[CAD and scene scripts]
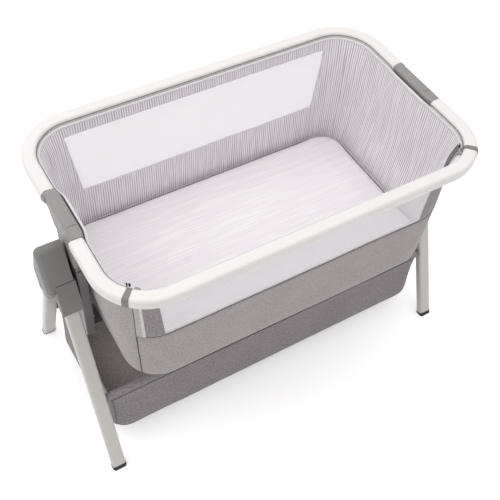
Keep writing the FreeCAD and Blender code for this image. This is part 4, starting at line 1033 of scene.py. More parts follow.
@dataclass
class Tub:
    """The hanging tub: outer cloth, lining, lowering side, nets, zips, seams and bindings."""

    looks: dict[str, bpy.types.Material]
    trims: Trims
    sizes: TubSizes = field(default_factory=TubSizes)
    give: Slack = field(default_factory=Slack)
    row_pitch: float = 8 * MM
    marks: tuple[int, ...] = (697, 690, 672, 664, 504, 502, 490, 396, 349)
    angles: tuple[float, ...] = (75.0, 60.0, 45.0, 30.0, 15.0, 0.0)
    shrink: tuple[float, ...] = (0.8, 0.6, 0.4, 0.2, 0.05)
    loose_angles: int = 3
    proud: float = -0.1 * MM
    stitch: float = 5 * MM
    allowance: float = 1.02
    least_cover: float = 0.301
    strip_allowance: float = 1.05
    binding_core: float = 0.15
    bindings: tuple[float, float] = (2.5 * MM, 1.0 * MM)
    net_depths: tuple[float, float] = (4.2 * MM, 1.2 * MM)
    least_width: float = 0.0101
    profile: tuple[tuple[float, float], ...] = (
        (5.7, -9.0), (6.1, -4.0), (6.0, 0.4), (4.0, 1.6), (1.8, 1.7), (0.4, 0.8), (0.35, -3.0))

    def __post_init__(self) -> None:
        """Lay out the rows and columns."""
        self.loop = TubLoop(self.sizes)
        self.split = self.loop.split
        self.front = [*range(self.split, self.loop.columns), 0]
        self.heights = []
        for high, low in zip(self.marks, self.marks[1:]):
            count = max(1, round((high - low) * MM / self.row_pitch))
            self.heights += [z * MM for z in steps(high, low, count)]
        self.heights.append(self.marks[-1] * MM)
        self.seam_row = self.row(self.sizes.seam)

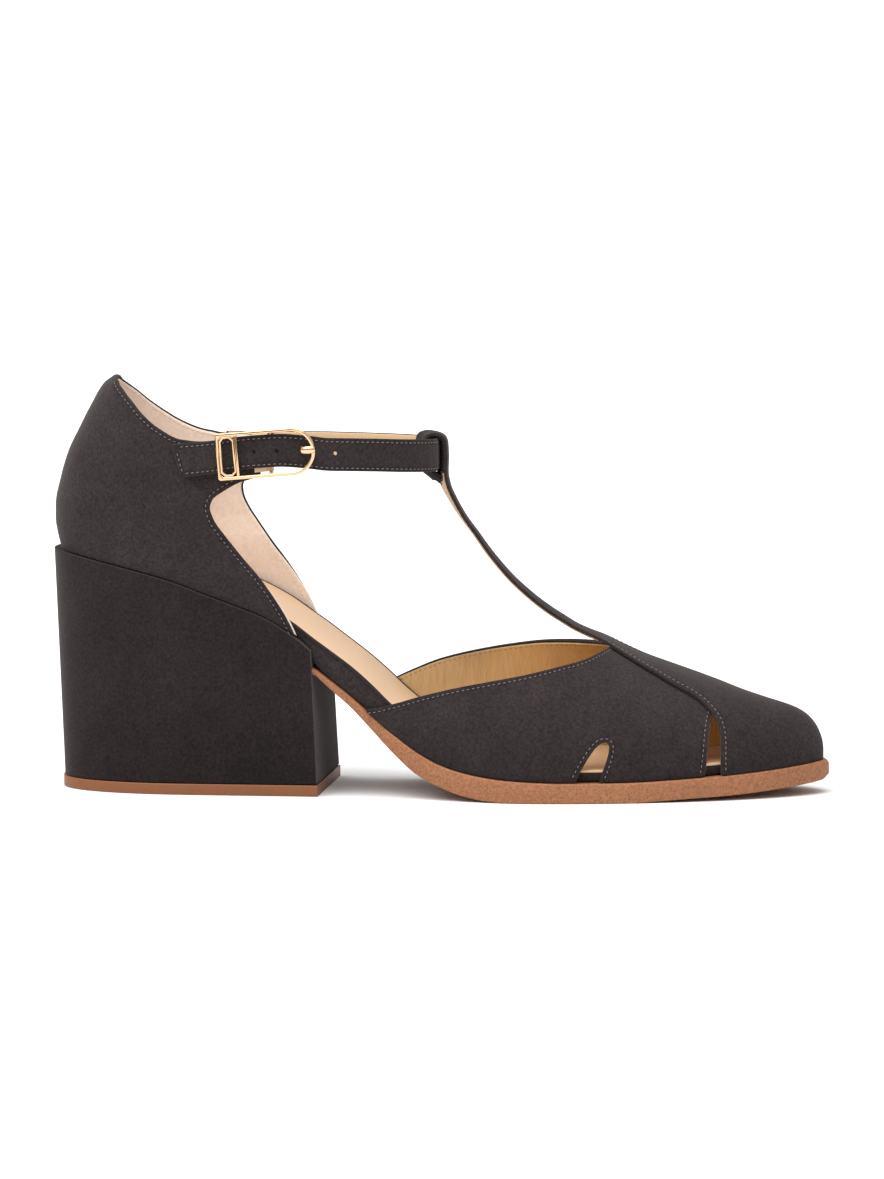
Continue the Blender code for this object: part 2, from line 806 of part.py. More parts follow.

▶ _Exercise instructions_
Copy exactly the lines from the top of the entries through the line with "hanging tub: outer" in it, please, keeping both ends and adding nothing.

▶ _Exercise solution_
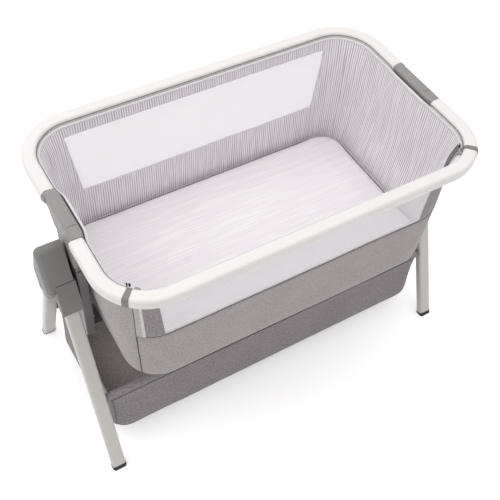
Keep writing the FreeCAD and Blender code for this image. This is part 4, starting at line 1033 of scene.py. More parts follow.
@dataclass
class Tub:
    """The hanging tub: outer cloth, lining, lowering side, nets, zips, seams and bindings."""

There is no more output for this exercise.